In a 2021 survey, we found that women increasingly are becoming as optimistic as men about the performance of the stock market; however, across all age groups, they remain less inclined to take on a high level of risk.

In that same survey, women indicated that they are less confident in fully funding their retirement, and that worry is well-founded. A slightly higher annual growth rate and a higher starting salary mean that men, on average, accumulate more retirement assets than women.

The pay gap — women earn 84 cents for every dollar men earn — and the increased likelihood that women may take a career break contribute to this differential. Women who take just a two-year break from a 30-year career may accumulate significantly fewer retirement assets compared to those without a career gap.

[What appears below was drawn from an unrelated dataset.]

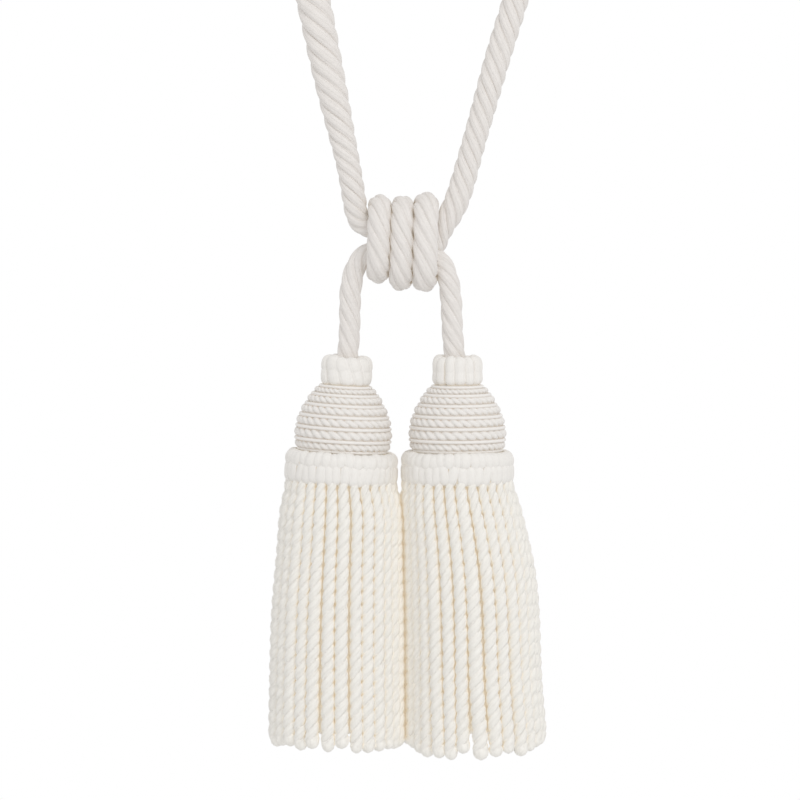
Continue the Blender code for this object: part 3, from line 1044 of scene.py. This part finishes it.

We found that women are doing a lot of things right when it comes to investing. A recent study of Wells Fargo Advisors clients conducted in July 2021 showed that female-led investment accounts earned 96% of the returns with just 82% of the risk when compared with male-led investment accounts in the five years between 2016 and 2020. Women’s greater willingness to develop a financial plan, adhere to that plan, and work with an advisor are among the factors we believe led to these attractive investment results for women.

To build on that success, we suggest that all investors: 1) set tangible investment goals and match their asset allocation to their goals, 2) plan for retirement by identifying sources of retirement income and determining expected expenses, and 3) if not already, become educated about investing basics.